Kate Campion-Smith, 25, is a science teacher at the all-girls Cator Park School in Beckenham, Kent. She was a Teach First appointment who left Cambridge University unsure of what to do. Five years later she has founded a charity and has just won the Specialist Schools and Academies Trust’s Outstanding New Teacher of the Year award. Perhaps it’s something to do with her science masterclasses, which involve exploding jelly babies, rocket launches and dissecting mice ...

Sweets, animals - you know your kids.

“It’s funny, I didn’t want to be a teacher. I just wanted to work for an employer who I believed in and who wanted to make a difference. Teaching isn’t just what you do in the classroom - it’s outside the classroom, too. For example, I do lots of Gifted and Talented events, run a debating club and get them to go to events they wouldn’t normally go to.”

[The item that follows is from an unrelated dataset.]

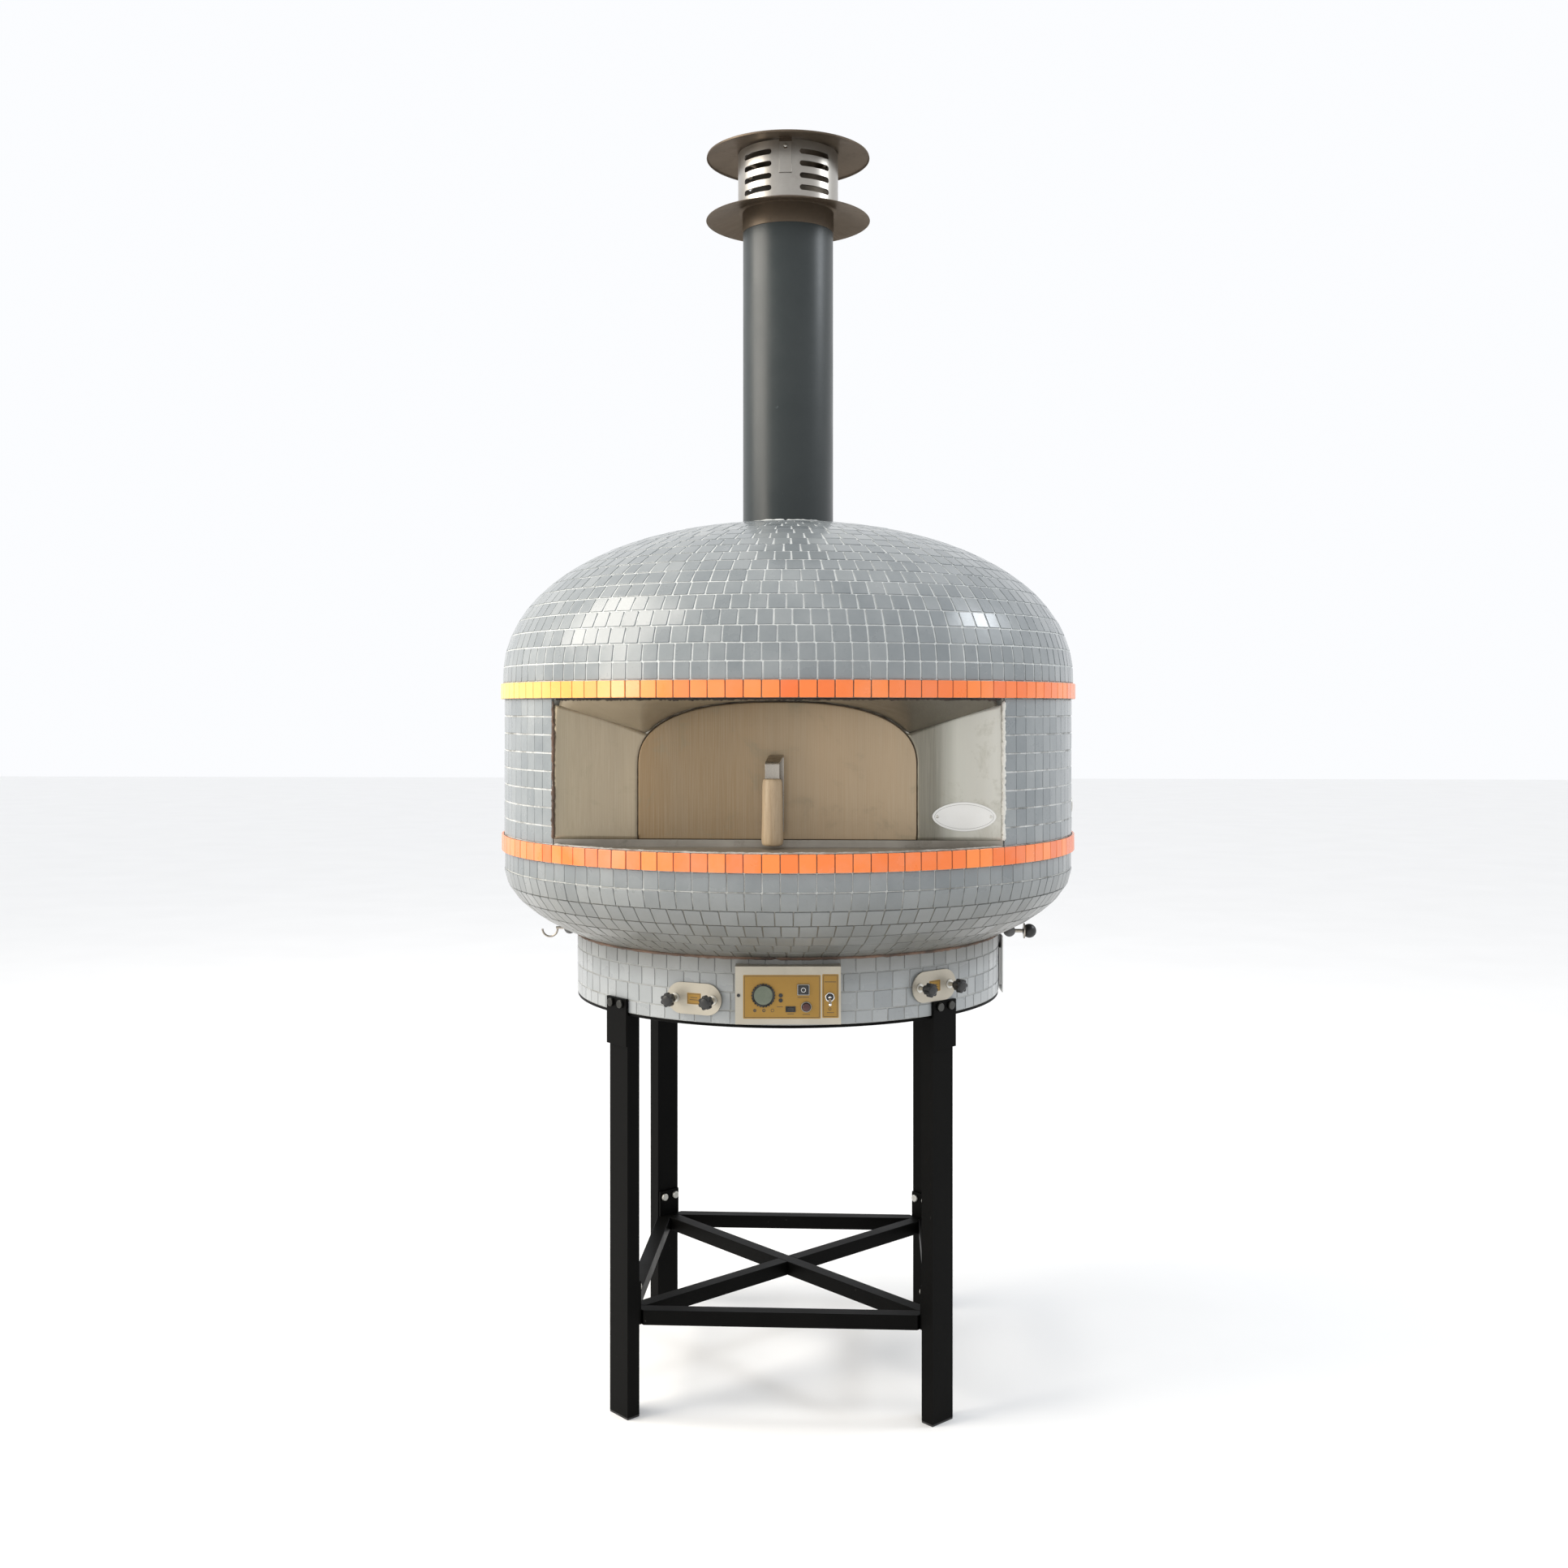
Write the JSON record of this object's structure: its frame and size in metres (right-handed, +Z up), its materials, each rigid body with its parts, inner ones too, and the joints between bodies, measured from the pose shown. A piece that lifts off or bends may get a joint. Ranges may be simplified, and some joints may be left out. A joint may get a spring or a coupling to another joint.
{
  "type": "wood fired pizza oven",
  "caption": "Domed oven clad in mosaic tiles on a drum and a bolted tube stand, with a plug door, a turning floor, a flue with a slotted cowl and an electric control box.",
  "frame": {"origin": "on the floor, under the dome's axis", "axes": "+Z up along the dome's axis, the mouth faces -Y, +X to the right seen from the front"},
  "size_m": [1.2578, 1.258, 2.684],
  "materials": {
    "stand_black": "satin",
    "plug_black": "matte",
    "bolt_zinc": "satin",
    "drum_steel": "satin",
    "tile_grey": "glossy",
    "tile_orange": "glossy",
    "render": "matte",
    "refractory": "matte",
    "insulation": "matte",
    "motor_grey": "satin",
    "cast": "matte",
    "mouth_steel": "brushed",
    "cover_steel": "satin",
    "plate_white": "satin",
    "grip_wood": "oiled",
    "flue_grey": "satin",
    "display_glass": "glossy",
    "switch_black": "satin",
    "chrome": "polished",
    "knob_black": "satin",
    "fitting_steel": "satin"
  },
  "bodies": {
    "oven": {"leg_front_left": "stand_black", "leg_front_right": "stand_black", "leg_rear_left": "stand_black", "leg_rear_right": "stand_black", "foot_plugs": "plug_black", "stand_bolts": "bolt_zinc", "rail_front": "stand_black", "rail_rear": "stand_black", "rail_left": "stand_black", "rail_right": "stand_black", "brace_long": "stand_black", "brace_halves": "stand_black", "corner_tabs": "stand_black", "drum_base_plate": "stand_black", "drum_shell": "drum_steel", "drum_tiles": "tile_grey", "service_cover": "cover_steel", "cable_gland": "plug_black", "bowl_shell": "render", "bowl_tiles": "tile_grey", "floor_plate": "drum_steel", "base_insulation": "insulation", "kerb_ring": "refractory", "hearth_motor": "motor_grey", "hearth_bearing": "cast", "cast_dome": "refractory", "dome_insulation": "insulation", "render_shell": "render", "dome_tiles": "tile_grey", "upper_band": "tile_orange", "wall_tiles": "tile_grey", "lower_band": "tile_orange", "cheek_plates": "mouth_steel", "throat_liner": "mouth_steel", "mouth_hood": "mouth_steel", "sill_plate": "mouth_steel", "name_plate": "plate_white", "flue_pipe": "flue_grey", "cowl_skirt": "cover_steel", "cowl_louver": "cover_steel", "cowl_cap": "cover_steel", "control_box": "cover_steel", "display": "display_glass", "switch_bodies": "switch_black", "port_covers": "cover_steel", "side_fittings": "fitting_steel"},
    "door": {"door_panel": "mouth_steel", "door_bracket": "mouth_steel", "door_grip": "grip_wood"},
    "hearth": {"hearth_shaft": "drum_steel", "hearth_carrier": "drum_steel", "hearth_disc": "refractory"},
    "square_button": {"square_button": "switch_black"},
    "round_button": {"round_button": "switch_black"},
    "rocker": {"rocker": "switch_black"},
    "toggle": {"toggle_lever": "chrome"},
    "knob_1": {"star_knob_1": "knob_black"},
    "knob_2": {"star_knob_2": "knob_black"},
    "knob_3": {"star_knob_3": "knob_black"},
    "knob_4": {"star_knob_4": "knob_black"}
  },
  "joints": [
    {"name": "door_lift_off", "type": "slide", "parent": "oven", "child": "door", "axis": [0, -1, 0], "range_m": [0, 0.6]},
    {"name": "hearth_turn", "type": "hinge", "parent": "oven", "child": "hearth", "pos_m": [0, 0, 1], "axis": [0, 0, 1], "continuous": true},
    {"name": "square_push", "type": "slide", "parent": "oven", "child": "square_button", "axis": [-0.0506, 0.9987, 0], "range_m": [0, 0.0025], "stiffness_N_per_m": 600, "springref_m": -0.003},
    {"name": "round_push", "type": "slide", "parent": "oven", "child": "round_button", "axis": [-0.0506, 0.9987, 0], "range_m": [0, 0.0025], "stiffness_N_per_m": 600, "springref_m": -0.003},
    {"name": "rocker_tip", "type": "hinge", "parent": "oven", "child": "rocker", "pos_m": [0.02933, -0.48414, 0.8595], "axis": [0, 0, 1], "range_deg": [-4, 4]},
    {"name": "toggle_flip", "type": "hinge", "parent": "oven", "child": "toggle", "pos_m": [0.10529, -0.4913, 0.883], "axis": [0.9987, 0.0506, 0], "range_deg": [-64, 0]},
    {"name": "knob_1_turn", "type": "hinge", "parent": "oven", "child": "knob_1", "pos_m": [-0.20984, -0.44909, 0.869], "axis": [-0.3469, -0.9379, 0], "continuous": true},
    {"name": "knob_2_turn", "type": "hinge", "parent": "oven", "child": "knob_2", "pos_m": [-0.13293, -0.47754, 0.869], "axis": [-0.3469, -0.9379, 0], "continuous": true},
    {"name": "knob_3_turn", "type": "hinge", "parent": "oven", "child": "knob_3", "pos_m": [0.29801, -0.39611, 0.883], "axis": [0.6652, -0.7466, 0], "continuous": true},
    {"name": "knob_4_turn", "type": "hinge", "parent": "oven", "child": "knob_4", "pos_m": [0.35924, -0.34157, 0.883], "axis": [0.6652, -0.7466, 0], "continuous": true}
  ]
}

It makes a big difference to them, then?

“Some of them had never been outside London before. Last summer I took eight pupils to Uganda to visit my charity, the Esuubi Trust, and filmed interviews with each of them afterwards. They said it was life-changing, and some of them said they now want to get into volunteering.”

What got you into it?

“I spent a gap year in Uganda, working on small-scale projects such as WaterAid, but that wasn’t enough. I was fortunate enough to be put in touch with a law firm that helped me register the charity in 2005, during my last year at university. I was incredibly busy but my friends were supportive and did lots of fundraising.”

Money well spent?

“I set it up to bring hope to Ugandan orphans. There are various programmes but we offer education, healthcare and other activities for the young children. Our most recent development is an orphanage village, with a mother of the village. I have a team of seven local people in Uganda.”

Who’s ‘we’?

“I founded the trust with the help of excellent trustees who are advocates and volunteers. They are a mixture of people with particular skills, such as a lawyer, a doctor, a teacher. Our long-term aim is to make it a sustainable project, but it’s always a matter of funding. The hardest thing is knowing you can’t do this for everybody. At the moment we have nearly 500 orphans in our care so we’re developing a second orphanage.”

Ultimate goal?

“We have a vision for every child of Uganda to have the love of a mother, the care of a family and the hope of a future.”